Moreover, Marketing analytics helps centralize and manage data. It provides invaluable data that can help drive growth. Enterprise marketers at first may find the process too complicated, while small and mid-sized business (SMB) marketers assume a company of their size won’t benefit from implementing metrics, but neither perception is true. As long as marketing analytics is carefully curated and properly implemented, the data collected can help a business of any size grow.

With proper marketing metrics and analytics in place, marketers can better understand big-picture marketing trends, determine which programs worked and why, monitor trends over time, thoroughly understand the ROI of each program, and forecast future results. With 78% of B2B marketing executives currently measuring the impact of their marketing programs on revenue, it’s clear that more businesses are getting on board with marketing analytics, even if they were a bit hesitant before.

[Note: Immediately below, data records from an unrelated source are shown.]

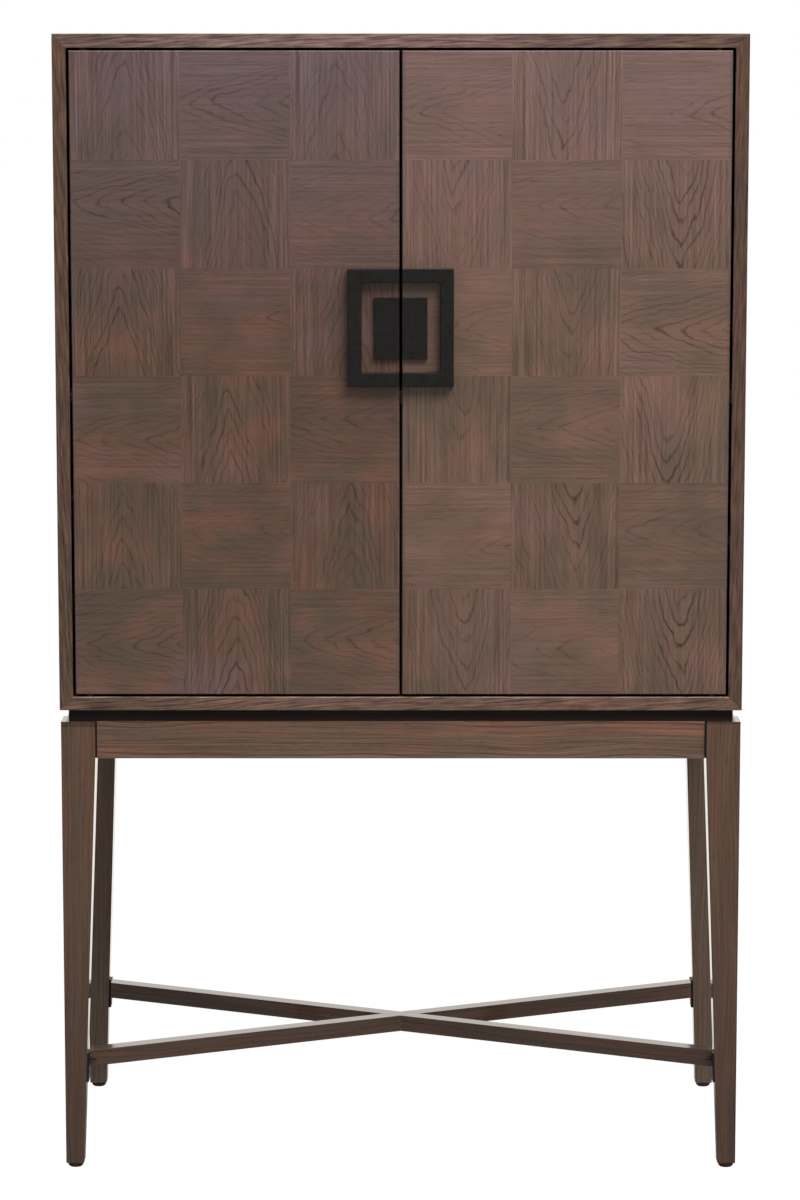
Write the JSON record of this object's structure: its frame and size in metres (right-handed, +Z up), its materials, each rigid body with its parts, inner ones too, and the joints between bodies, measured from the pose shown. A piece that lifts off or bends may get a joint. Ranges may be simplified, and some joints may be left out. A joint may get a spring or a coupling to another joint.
{
  "type": "bar cabinet",
  "caption": "Chequered oak bar cabinet on tapered legs: double doors with a framed pull, bottle rack, mirror, stemware rails and a fold-out shelf.",
  "frame": {"origin": "on the floor under the middle of the whole object, pulls included", "axes": "+X towards the right side seen from the front, +Y from the doors to the back, +Z up"},
  "size_m": [0.9, 0.454, 1.508],
  "materials": {
    "veneer": "stained oak veneer laid in a chequer of turned squares, gloss lacquer",
    "stained_oak": "stained oak, straight grain, gloss lacquer",
    "dark_plinth": "black-brown stained wood, satin",
    "pale_oak": "clear lacquered inner fittings, satin",
    "block_wood": "unfinished hardwood glue blocks",
    "black_metal": "black bronze lacquer, satin",
    "plated_steel": "zinc plated, satin",
    "brass": "satin brass",
    "glide": "dark brown plastic",
    "bumper": "matt",
    "magnet_case": "brown plastic",
    "mirror": "silvered glass"
  },
  "bodies": {
    "case": {"case_top": "stained_oak", "case_bottom": "stained_oak", "case_left_side": "stained_oak", "case_right_side": "stained_oak", "back_panel": "pale_oak", "back_panel_screws": "plated_steel", "plinth_front_rail": "dark_plinth", "plinth_rear_rail": "dark_plinth", "plinth_side_rails": "dark_plinth", "plinth_blocks": "block_wood", "front_left_leg": "stained_oak", "front_right_leg": "stained_oak", "rear_right_leg": "stained_oak", "rear_left_leg": "stained_oak", "front_apron": "stained_oak", "rear_apron": "stained_oak", "left_apron": "stained_oak", "right_apron": "stained_oak", "corner_blocks": "block_wood", "case_bolts": "plated_steel", "foot_glides": "glide", "stretcher_bar_a": "stained_oak", "stretcher_bar_b": "stained_oak", "stretcher_straps": "black_metal", "stretcher_screws": "black_metal", "counter_shelf": "pale_oak", "centre_divider": "pale_oak", "bottle_rack": "pale_oak", "lower_shelf": "pale_oak", "shelf_pins": "plated_steel", "mirror_stile": "pale_oak", "mirror_panes": "mirror", "stemware_rails": "pale_oak", "leaf_bumpers": "bumper", "case_pivot_plates": "black_metal", "case_pivot_pins": "black_metal", "case_hinge_screws": "plated_steel", "magnetic_catches": "magnet_case", "counter_hinge_plates": "brass", "leaf_hinge_pins": "brass"},
    "left_door": {"left_door_panel": "veneer", "left_handle_frame": "black_metal", "left_handle_plate": "black_metal", "left_handle_screws": "black_metal", "left_door_pivot_plates": "black_metal", "left_door_screws": "plated_steel", "left_strike_plate": "plated_steel"},
    "right_door": {"right_door_panel": "veneer", "right_handle_frame": "black_metal", "right_handle_plate": "black_metal", "right_handle_screws": "black_metal", "right_door_pivot_plates": "black_metal", "right_door_screws": "plated_steel", "right_strike_plate": "plated_steel"},
    "left_shelf_leaf": {"left_leaf": "pale_oak", "left_leaf_hinge_plates": "brass", "left_leaf_screws": "brass"},
    "right_shelf_leaf": {"right_leaf": "pale_oak", "right_leaf_hinge_plates": "brass", "right_leaf_screws": "brass"}
  },
  "joints": [
    {"name": "left_door_hinge", "type": "hinge", "parent": "case", "child": "left_door", "pos_m": [-0.4104, -0.205, 1.066], "axis": [0, 0, -1], "range_deg": [0, 120]},
    {"name": "right_door_hinge", "type": "hinge", "parent": "case", "child": "right_door", "pos_m": [0.4104, -0.205, 1.066], "axis": [0, 0, 1], "range_deg": [0, 120]},
    {"name": "left_leaf_hinge", "type": "hinge", "parent": "case", "child": "left_shelf_leaf", "pos_m": [-0.1812, -0.1804, 1.0478], "axis": [1, 0, 0], "range_deg": [0, 180]},
    {"name": "right_leaf_hinge", "type": "hinge", "parent": "case", "child": "right_shelf_leaf", "pos_m": [0.1812, -0.1804, 1.0478], "axis": [1, 0, 0], "range_deg": [0, 180]}
  ],
  "couplings": [
    {"joint": "left_leaf_hinge", "follows": "left_door_hinge", "ratio": 1.5},
    {"joint": "right_leaf_hinge", "follows": "right_door_hinge", "ratio": 1.5}
  ]
}
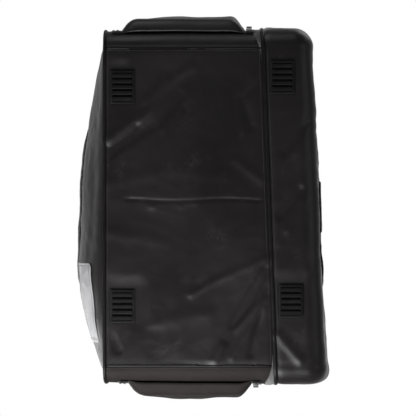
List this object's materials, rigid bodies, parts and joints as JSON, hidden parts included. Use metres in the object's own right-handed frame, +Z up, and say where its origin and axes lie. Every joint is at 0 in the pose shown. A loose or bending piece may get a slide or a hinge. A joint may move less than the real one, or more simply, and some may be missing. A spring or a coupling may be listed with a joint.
{
  "type": "hockey equipment bag",
  "caption": "Carry bag of coated fabric with a zipped lid, zipped end pockets for skates, webbing handles, a stiffened base and ribbed rubber feet.",
  "frame": {"origin": "on the floor under the centre of the bag's overall box", "axes": "+X along the bag to its right end, -Y out of the front with the name panel, +Z up from the feet to the lid"},
  "size_m": [0.886, 0.587, 0.425],
  "materials": {
    "coated_fabric": "semi-gloss",
    "piping": "satin",
    "foot_rubber": "satin",
    "board": "matte",
    "tape": "matte",
    "liner": "matte",
    "zip_tape": "matte",
    "zip_coil": "satin",
    "zip_metal": "dark nickel",
    "webbing": "woven",
    "grip": "semi-gloss",
    "name_panel": "satin"
  },
  "bodies": {
    "bag": {"front_panel": "coated_fabric", "back_panel": "coated_fabric", "base_panel": "coated_fabric", "top_panel": "coated_fabric", "end_panel_left": "coated_fabric", "end_panel_right": "coated_fabric", "piping_front": "piping", "piping_back": "piping", "foot_front_left": "foot_rubber", "foot_front_right": "foot_rubber", "foot_back_left": "foot_rubber", "foot_back_right": "foot_rubber", "base_board_left": "board", "board_hinge_tape": "tape", "lid_zip_tape": "zip_tape", "lid_zip_chain": "zip_coil", "handle_patches_front": "webbing", "handle_patches_back": "webbing", "name_panel": "name_panel", "pocket_skirt_left": "coated_fabric", "pocket_skirt_right": "coated_fabric", "pocket_zip_tape_left": "zip_tape", "pocket_zip_tape_right": "zip_tape", "pocket_zip_chain_left": "zip_coil", "pocket_zip_chain_right": "zip_coil", "zip_end_tabs_left": "zip_tape", "zip_end_tabs_right": "zip_tape", "pocket_liner_left": "liner", "pocket_liner_right": "liner"},
    "lid": {"lid_panel": "coated_fabric"},
    "board_right": {"base_board_right": "board"},
    "front_handle": {"handle_front": "webbing"},
    "back_handle": {"handle_back": "webbing", "handle_grip": "grip"},
    "flap_left": {"pocket_flap_left": "coated_fabric"},
    "lid_slider_left": {"lid_slider_left": "zip_metal"},
    "lid_pull_left": {"lid_pull_left": "zip_metal"},
    "pocket_slider_left": {"pocket_slider_left": "zip_metal"},
    "pocket_pull_left": {"pocket_pull_left": "zip_metal"},
    "flap_right": {"pocket_flap_right": "coated_fabric"},
    "lid_slider_right": {"lid_slider_right": "zip_metal"},
    "lid_pull_right": {"lid_pull_right": "zip_metal"},
    "pocket_slider_right": {"pocket_slider_right": "zip_metal"},
    "pocket_pull_right": {"pocket_pull_right": "zip_metal"}
  },
  "joints": [
    {"name": "lid_hinge", "type": "hinge", "parent": "bag", "child": "lid", "pos_m": [0, 0.12431, 0.38], "axis": [-1, 0, 0], "range_deg": [0, 120]},
    {"name": "board_fold", "type": "hinge", "parent": "bag", "child": "board_right", "pos_m": [-0.02, 0, 0.0136], "axis": [0, -1, 0], "range_deg": [0, 90], "deforming": ["board_hinge_tape"]},
    {"name": "front_handle_swing", "type": "hinge", "parent": "bag", "child": "front_handle", "pos_m": [0, -0.25817, 0.33025], "axis": [-0.9998, -0.022, 0], "range_deg": [0, 150]},
    {"name": "back_handle_swing", "type": "hinge", "parent": "bag", "child": "back_handle", "pos_m": [0, 0.28456, 0.33025], "axis": [0.9993, -0.0384, 0], "range_deg": [0, 150]},
    {"name": "pocket_flap_left_hinge", "type": "hinge", "parent": "bag", "child": "flap_left", "pos_m": [-0.44305, -0.02297, 0.05225], "axis": [0, -1, 0], "range_deg": [0, 95]},
    {"name": "lid_slider_left_slide", "type": "slide", "parent": "bag", "child": "lid_slider_left", "axis": [-1, 0, 0], "range_m": [0, 0.25]},
    {"name": "lid_pull_left_swing", "type": "hinge", "parent": "lid_slider_left", "child": "lid_pull_left", "pos_m": [-0.014, -0.18844, 0.3895], "axis": [0, 1, 0], "range_deg": [0, 150]},
    {"name": "pocket_slider_left_slide", "type": "slide", "parent": "bag", "child": "pocket_slider_left", "axis": [0, 0, 1], "range_m": [0, 0.165]},
    {"name": "pocket_pull_left_swing", "type": "hinge", "parent": "pocket_slider_left", "child": "pocket_pull_left", "pos_m": [-0.4245, 0.13203, 0.075], "axis": [0, 1, 0], "range_deg": [0, 150]},
    {"name": "pocket_flap_right_hinge", "type": "hinge", "parent": "bag", "child": "flap_right", "pos_m": [0.44305, -0.03891, 0.05225], "axis": [0, 1, 0], "range_deg": [0, 95]},
    {"name": "lid_slider_right_slide", "type": "slide", "parent": "bag", "child": "lid_slider_right", "axis": [1, 0, 0], "range_m": [0, 0.25]},
    {"name": "lid_pull_right_swing", "type": "hinge", "parent": "lid_slider_right", "child": "lid_pull_right", "pos_m": [0.014, -0.18844, 0.3895], "axis": [0, -1, 0], "range_deg": [0, 150]},
    {"name": "pocket_slider_right_slide", "type": "slide", "parent": "bag", "child": "pocket_slider_right", "axis": [0, 0, 1], "range_m": [0, 0.165]},
    {"name": "pocket_pull_right_swing", "type": "hinge", "parent": "pocket_slider_right", "child": "pocket_pull_right", "pos_m": [0.4245, 0.11609, 0.075], "axis": [0, -1, 0], "range_deg": [0, 150]}
  ]
}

Why are marketing analytics important?

Now that we know what marketing analytics are, let’s look at the most important reasons why an ecommerce business should leverage analytics.

1. Understand marketing data

A good marketing analytics software keeps all your data in one place. You can keep tabs on all your campaigns, from social ads to emails to marketing automations. You can also see real-time stats, so you can know what’s working quickly and make better decisions about where to put your marketing dollars. 

2. Uncover trends 

Modern marketing analytics platforms treat your data as an interconnected system, allowing you to uncover trends and patterns in your business. It gives you the ability to understand how your business is performing now and in the future. 

To condense data and make it visible in a little time as possible, you can rely on marketing analytics to show:

  • The number of visitors to your website by referrals and marketing campaigns
  • The actions visitors take on your website over specific periods of time
  • Most-visited pages during busy shopping seasons
  • What devices people visit your store on

3. Use customer data

The beauty of marketing analytics is that brands can collect, manage, and use customer data. Customers can take certain actions in your store and your marketing analytics will pick up each interaction. Without proper marketing analytics and reporting, you can’t figure out who is on your site. 

Growth, engagement, and revenue reports help you understand customer behaviors. You can easily find out who interacted with your content and if they clicked, bought, or downloaded something, so you can create content that resonates with them. 

4. Optimize pricing

How you price products is the most powerful lever to improve profitability. Research shows that price management initiatives can increase a company’s margins by 2% to 7% in 12 months, yielding an ROI between 200% and 350%. 

For every product, you should have an optimal price customers are willing to pay. With marketing analytics, you can better understand how price affects purchasing amongst different customer segments. It will help you discover the best price points at a product level, so you can maximize revenue. 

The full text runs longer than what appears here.